## AVAILABLE DATA
* * *
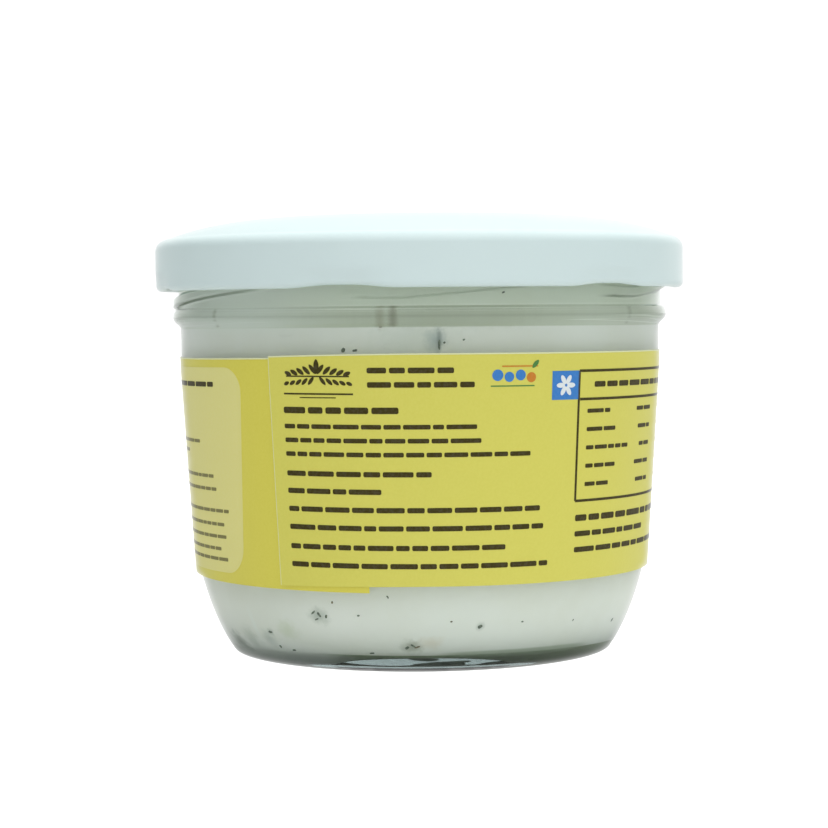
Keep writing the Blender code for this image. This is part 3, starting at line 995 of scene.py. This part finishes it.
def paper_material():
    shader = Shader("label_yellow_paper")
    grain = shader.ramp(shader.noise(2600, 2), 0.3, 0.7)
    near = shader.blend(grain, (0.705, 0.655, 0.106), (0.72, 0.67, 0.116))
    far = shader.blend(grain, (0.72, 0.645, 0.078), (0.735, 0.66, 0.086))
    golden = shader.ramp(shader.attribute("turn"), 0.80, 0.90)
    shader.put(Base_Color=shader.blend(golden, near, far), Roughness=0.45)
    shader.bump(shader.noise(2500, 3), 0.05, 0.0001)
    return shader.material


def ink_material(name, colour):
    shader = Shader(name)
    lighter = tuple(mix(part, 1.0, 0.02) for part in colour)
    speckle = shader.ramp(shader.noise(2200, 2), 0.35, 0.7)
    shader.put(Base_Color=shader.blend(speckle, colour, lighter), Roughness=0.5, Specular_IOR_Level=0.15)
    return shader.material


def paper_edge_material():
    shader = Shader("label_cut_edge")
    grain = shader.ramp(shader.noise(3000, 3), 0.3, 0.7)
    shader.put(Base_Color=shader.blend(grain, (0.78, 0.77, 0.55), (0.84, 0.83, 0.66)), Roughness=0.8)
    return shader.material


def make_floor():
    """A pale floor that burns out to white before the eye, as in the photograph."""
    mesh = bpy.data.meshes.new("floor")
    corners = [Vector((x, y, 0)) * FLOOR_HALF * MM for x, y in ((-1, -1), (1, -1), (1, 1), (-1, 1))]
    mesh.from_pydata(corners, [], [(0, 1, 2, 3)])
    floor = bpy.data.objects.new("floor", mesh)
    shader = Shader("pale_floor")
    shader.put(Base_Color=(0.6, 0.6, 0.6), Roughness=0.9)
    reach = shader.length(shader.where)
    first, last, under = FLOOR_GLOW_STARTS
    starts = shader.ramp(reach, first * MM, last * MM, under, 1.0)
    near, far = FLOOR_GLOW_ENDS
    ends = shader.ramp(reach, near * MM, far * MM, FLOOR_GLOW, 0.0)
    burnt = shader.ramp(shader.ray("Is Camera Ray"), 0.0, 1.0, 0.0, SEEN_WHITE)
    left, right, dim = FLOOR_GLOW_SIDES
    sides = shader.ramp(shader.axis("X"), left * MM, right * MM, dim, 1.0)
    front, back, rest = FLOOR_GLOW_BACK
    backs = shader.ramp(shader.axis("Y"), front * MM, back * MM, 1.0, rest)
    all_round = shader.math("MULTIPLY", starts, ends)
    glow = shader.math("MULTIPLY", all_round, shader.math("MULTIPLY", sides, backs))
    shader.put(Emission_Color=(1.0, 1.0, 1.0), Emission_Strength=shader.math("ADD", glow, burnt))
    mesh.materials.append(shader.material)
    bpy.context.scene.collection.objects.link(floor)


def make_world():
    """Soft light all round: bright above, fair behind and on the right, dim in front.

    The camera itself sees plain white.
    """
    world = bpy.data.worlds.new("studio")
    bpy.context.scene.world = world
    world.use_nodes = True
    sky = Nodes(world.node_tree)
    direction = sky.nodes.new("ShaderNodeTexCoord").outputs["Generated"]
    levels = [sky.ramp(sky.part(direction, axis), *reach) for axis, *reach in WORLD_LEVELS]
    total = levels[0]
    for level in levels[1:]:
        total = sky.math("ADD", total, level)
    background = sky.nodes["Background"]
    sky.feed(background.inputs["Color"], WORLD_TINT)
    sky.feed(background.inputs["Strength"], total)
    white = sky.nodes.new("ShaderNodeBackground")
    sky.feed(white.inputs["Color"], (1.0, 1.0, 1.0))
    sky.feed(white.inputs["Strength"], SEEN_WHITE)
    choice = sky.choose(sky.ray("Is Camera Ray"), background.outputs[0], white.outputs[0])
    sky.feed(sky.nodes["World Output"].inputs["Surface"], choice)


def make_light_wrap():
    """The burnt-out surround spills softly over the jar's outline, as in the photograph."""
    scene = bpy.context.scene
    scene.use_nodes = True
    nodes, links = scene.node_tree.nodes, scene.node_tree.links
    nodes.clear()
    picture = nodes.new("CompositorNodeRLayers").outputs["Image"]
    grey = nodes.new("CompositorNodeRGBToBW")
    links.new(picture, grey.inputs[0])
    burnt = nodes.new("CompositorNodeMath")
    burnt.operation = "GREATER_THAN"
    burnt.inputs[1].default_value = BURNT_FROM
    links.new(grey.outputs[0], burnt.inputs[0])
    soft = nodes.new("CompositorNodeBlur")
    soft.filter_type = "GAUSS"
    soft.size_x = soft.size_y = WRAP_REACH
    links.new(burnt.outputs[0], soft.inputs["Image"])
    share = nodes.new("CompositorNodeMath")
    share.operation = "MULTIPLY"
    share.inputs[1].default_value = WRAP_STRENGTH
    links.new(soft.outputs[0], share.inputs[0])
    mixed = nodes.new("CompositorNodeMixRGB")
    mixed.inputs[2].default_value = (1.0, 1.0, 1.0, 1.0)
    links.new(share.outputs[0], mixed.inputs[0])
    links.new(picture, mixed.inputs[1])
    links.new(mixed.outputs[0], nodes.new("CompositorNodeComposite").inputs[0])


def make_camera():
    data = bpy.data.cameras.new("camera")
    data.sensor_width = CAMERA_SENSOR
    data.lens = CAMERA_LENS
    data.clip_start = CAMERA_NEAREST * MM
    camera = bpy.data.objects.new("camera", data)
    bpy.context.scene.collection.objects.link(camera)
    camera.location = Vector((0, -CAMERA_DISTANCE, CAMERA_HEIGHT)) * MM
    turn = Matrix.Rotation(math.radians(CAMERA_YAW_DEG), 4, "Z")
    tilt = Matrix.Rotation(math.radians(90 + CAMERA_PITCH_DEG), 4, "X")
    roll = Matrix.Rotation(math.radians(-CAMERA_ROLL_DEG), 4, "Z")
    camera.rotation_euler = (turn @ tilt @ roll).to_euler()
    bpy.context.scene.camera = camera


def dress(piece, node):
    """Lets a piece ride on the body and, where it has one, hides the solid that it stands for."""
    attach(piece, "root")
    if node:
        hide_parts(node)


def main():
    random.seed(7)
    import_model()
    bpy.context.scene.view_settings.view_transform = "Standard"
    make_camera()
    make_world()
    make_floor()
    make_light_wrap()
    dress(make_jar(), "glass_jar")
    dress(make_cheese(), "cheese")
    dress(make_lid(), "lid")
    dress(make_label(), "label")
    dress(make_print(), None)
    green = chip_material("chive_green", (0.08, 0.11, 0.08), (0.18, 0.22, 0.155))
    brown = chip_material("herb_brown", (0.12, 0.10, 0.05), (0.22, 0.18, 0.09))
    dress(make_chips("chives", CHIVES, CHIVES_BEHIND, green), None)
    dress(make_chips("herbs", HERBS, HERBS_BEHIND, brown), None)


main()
* * *
Nothing should be left out: repeat all of the data exactly.

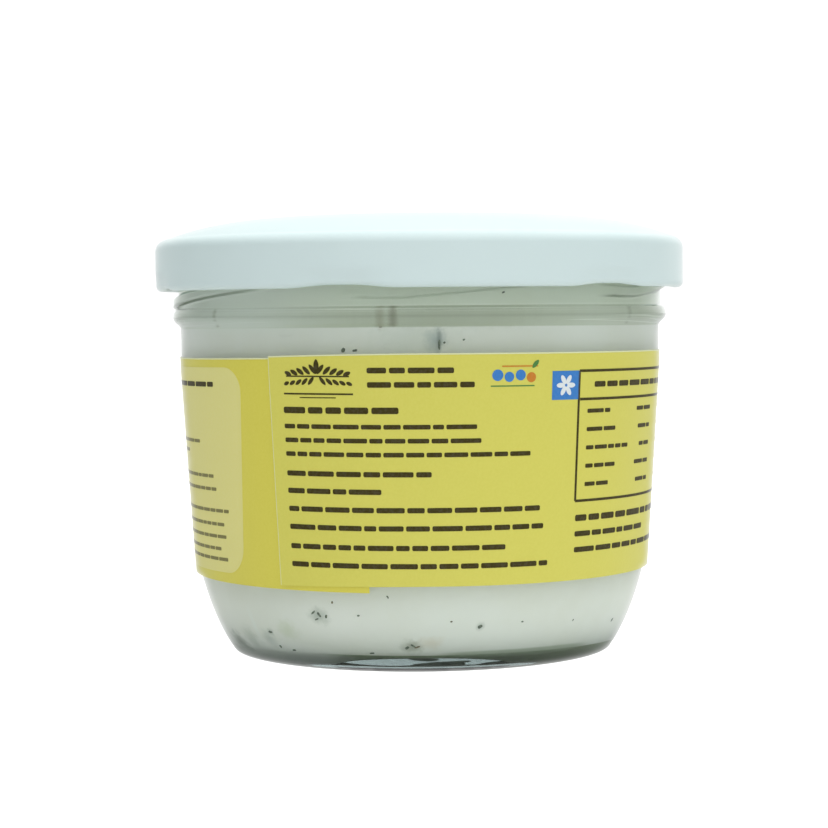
Keep writing the Blender code for this image. This is part 3, starting at line 995 of scene.py. This part finishes it.
def paper_material():
    shader = Shader("label_yellow_paper")
    grain = shader.ramp(shader.noise(2600, 2), 0.3, 0.7)
    near = shader.blend(grain, (0.705, 0.655, 0.106), (0.72, 0.67, 0.116))
    far = shader.blend(grain, (0.72, 0.645, 0.078), (0.735, 0.66, 0.086))
    golden = shader.ramp(shader.attribute("turn"), 0.80, 0.90)
    shader.put(Base_Color=shader.blend(golden, near, far), Roughness=0.45)
    shader.bump(shader.noise(2500, 3), 0.05, 0.0001)
    return shader.material


def ink_material(name, colour):
    shader = Shader(name)
    lighter = tuple(mix(part, 1.0, 0.02) for part in colour)
    speckle = shader.ramp(shader.noise(2200, 2), 0.35, 0.7)
    shader.put(Base_Color=shader.blend(speckle, colour, lighter), Roughness=0.5, Specular_IOR_Level=0.15)
    return shader.material


def paper_edge_material():
    shader = Shader("label_cut_edge")
    grain = shader.ramp(shader.noise(3000, 3), 0.3, 0.7)
    shader.put(Base_Color=shader.blend(grain, (0.78, 0.77, 0.55), (0.84, 0.83, 0.66)), Roughness=0.8)
    return shader.material


def make_floor():
    """A pale floor that burns out to white before the eye, as in the photograph."""
    mesh = bpy.data.meshes.new("floor")
    corners = [Vector((x, y, 0)) * FLOOR_HALF * MM for x, y in ((-1, -1), (1, -1), (1, 1), (-1, 1))]
    mesh.from_pydata(corners, [], [(0, 1, 2, 3)])
    floor = bpy.data.objects.new("floor", mesh)
    shader = Shader("pale_floor")
    shader.put(Base_Color=(0.6, 0.6, 0.6), Roughness=0.9)
    reach = shader.length(shader.where)
    first, last, under = FLOOR_GLOW_STARTS
    starts = shader.ramp(reach, first * MM, last * MM, under, 1.0)
    near, far = FLOOR_GLOW_ENDS
    ends = shader.ramp(reach, near * MM, far * MM, FLOOR_GLOW, 0.0)
    burnt = shader.ramp(shader.ray("Is Camera Ray"), 0.0, 1.0, 0.0, SEEN_WHITE)
    left, right, dim = FLOOR_GLOW_SIDES
    sides = shader.ramp(shader.axis("X"), left * MM, right * MM, dim, 1.0)
    front, back, rest = FLOOR_GLOW_BACK
    backs = shader.ramp(shader.axis("Y"), front * MM, back * MM, 1.0, rest)
    all_round = shader.math("MULTIPLY", starts, ends)
    glow = shader.math("MULTIPLY", all_round, shader.math("MULTIPLY", sides, backs))
    shader.put(Emission_Color=(1.0, 1.0, 1.0), Emission_Strength=shader.math("ADD", glow, burnt))
    mesh.materials.append(shader.material)
    bpy.context.scene.collection.objects.link(floor)


def make_world():
    """Soft light all round: bright above, fair behind and on the right, dim in front.

    The camera itself sees plain white.
    """
    world = bpy.data.worlds.new("studio")
    bpy.context.scene.world = world
    world.use_nodes = True
    sky = Nodes(world.node_tree)
    direction = sky.nodes.new("ShaderNodeTexCoord").outputs["Generated"]
    levels = [sky.ramp(sky.part(direction, axis), *reach) for axis, *reach in WORLD_LEVELS]
    total = levels[0]
    for level in levels[1:]:
        total = sky.math("ADD", total, level)
    background = sky.nodes["Background"]
    sky.feed(background.inputs["Color"], WORLD_TINT)
    sky.feed(background.inputs["Strength"], total)
    white = sky.nodes.new("ShaderNodeBackground")
    sky.feed(white.inputs["Color"], (1.0, 1.0, 1.0))
    sky.feed(white.inputs["Strength"], SEEN_WHITE)
    choice = sky.choose(sky.ray("Is Camera Ray"), background.outputs[0], white.outputs[0])
    sky.feed(sky.nodes["World Output"].inputs["Surface"], choice)


def make_light_wrap():
    """The burnt-out surround spills softly over the jar's outline, as in the photograph."""
    scene = bpy.context.scene
    scene.use_nodes = True
    nodes, links = scene.node_tree.nodes, scene.node_tree.links
    nodes.clear()
    picture = nodes.new("CompositorNodeRLayers").outputs["Image"]
    grey = nodes.new("CompositorNodeRGBToBW")
    links.new(picture, grey.inputs[0])
    burnt = nodes.new("CompositorNodeMath")
    burnt.operation = "GREATER_THAN"
    burnt.inputs[1].default_value = BURNT_FROM
    links.new(grey.outputs[0], burnt.inputs[0])
    soft = nodes.new("CompositorNodeBlur")
    soft.filter_type = "GAUSS"
    soft.size_x = soft.size_y = WRAP_REACH
    links.new(burnt.outputs[0], soft.inputs["Image"])
    share = nodes.new("CompositorNodeMath")
    share.operation = "MULTIPLY"
    share.inputs[1].default_value = WRAP_STRENGTH
    links.new(soft.outputs[0], share.inputs[0])
    mixed = nodes.new("CompositorNodeMixRGB")
    mixed.inputs[2].default_value = (1.0, 1.0, 1.0, 1.0)
    links.new(share.outputs[0], mixed.inputs[0])
    links.new(picture, mixed.inputs[1])
    links.new(mixed.outputs[0], nodes.new("CompositorNodeComposite").inputs[0])


def make_camera():
    data = bpy.data.cameras.new("camera")
    data.sensor_width = CAMERA_SENSOR
    data.lens = CAMERA_LENS
    data.clip_start = CAMERA_NEAREST * MM
    camera = bpy.data.objects.new("camera", data)
    bpy.context.scene.collection.objects.link(camera)
    camera.location = Vector((0, -CAMERA_DISTANCE, CAMERA_HEIGHT)) * MM
    turn = Matrix.Rotation(math.radians(CAMERA_YAW_DEG), 4, "Z")
    tilt = Matrix.Rotation(math.radians(90 + CAMERA_PITCH_DEG), 4, "X")
    roll = Matrix.Rotation(math.radians(-CAMERA_ROLL_DEG), 4, "Z")
    camera.rotation_euler = (turn @ tilt @ roll).to_euler()
    bpy.context.scene.camera = camera


def dress(piece, node):
    """Lets a piece ride on the body and, where it has one, hides the solid that it stands for."""
    attach(piece, "root")
    if node:
        hide_parts(node)


def main():
    random.seed(7)
    import_model()
    bpy.context.scene.view_settings.view_transform = "Standard"
    make_camera()
    make_world()
    make_floor()
    make_light_wrap()
    dress(make_jar(), "glass_jar")
    dress(make_cheese(), "cheese")
    dress(make_lid(), "lid")
    dress(make_label(), "label")
    dress(make_print(), None)
    green = chip_material("chive_green", (0.08, 0.11, 0.08), (0.18, 0.22, 0.155))
    brown = chip_material("herb_brown", (0.12, 0.10, 0.05), (0.22, 0.18, 0.09))
    dress(make_chips("chives", CHIVES, CHIVES_BEHIND, green), None)
    dress(make_chips("herbs", HERBS, HERBS_BEHIND, brown), None)


main()